When Saunders talks about kindness, he’s not describing grand acts of heroism. He’s talking about the small opportunities that present themselves in ordinary life. The lonely kid sitting by herself. The friend whose mother has died. The classmate whose family is falling apart. The person standing quietly at the edge of the group. Most of the time we don’t know which moments matter.
In my conversation with Jamie, I learned that afternoons spent playing with my dad’s early home computer helped spark an interest that eventually led him into the tech industry. In my conversation with Dave, I learned that friendships I had largely forgotten became some of the most cherished memories of his childhood. And in both cases, the people involved remembered those moments far more clearly than I did. Which is perhaps the most beautiful thing about kindness. The effects can last far longer than our memory of giving it.
George Saunders told a group of graduates that his greatest regrets were failures of kindness.
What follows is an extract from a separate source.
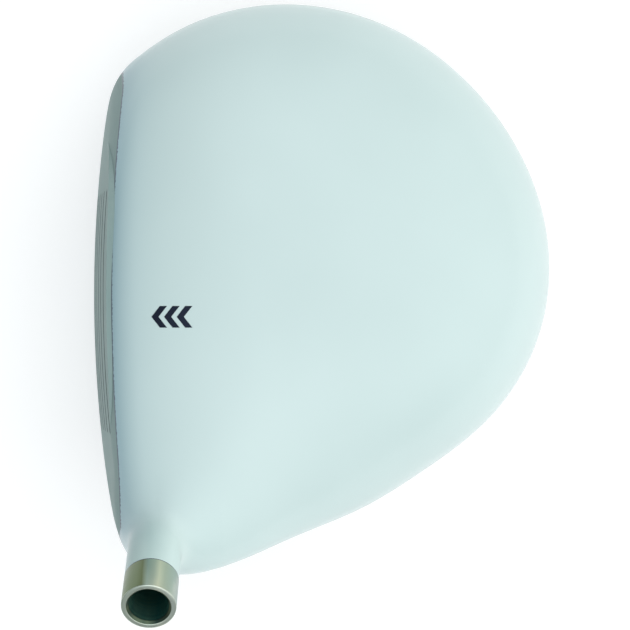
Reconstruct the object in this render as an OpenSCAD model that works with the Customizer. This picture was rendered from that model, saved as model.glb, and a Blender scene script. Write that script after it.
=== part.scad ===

More than a decade later, I think the inverse may be true as well. Some of the most meaningful things we ever do may be acts of kindness so small that we don’t even remember them.
The world spends a lot of time telling graduates to think about their future. Their career. Their success. Their ambitions. That’s understandable. But George Saunders and Edwin O’Connor remind us that when we eventually look back on our lives, what we remember most vividly may not be our accomplishments at all.
It may be the people. The friend who showed up. The person who made us feel less alone. The afternoon that seemed ordinary at the time. The kindness that neither person realized would matter for the next forty years.
You may be creating one of their favorite memories without even realizing it.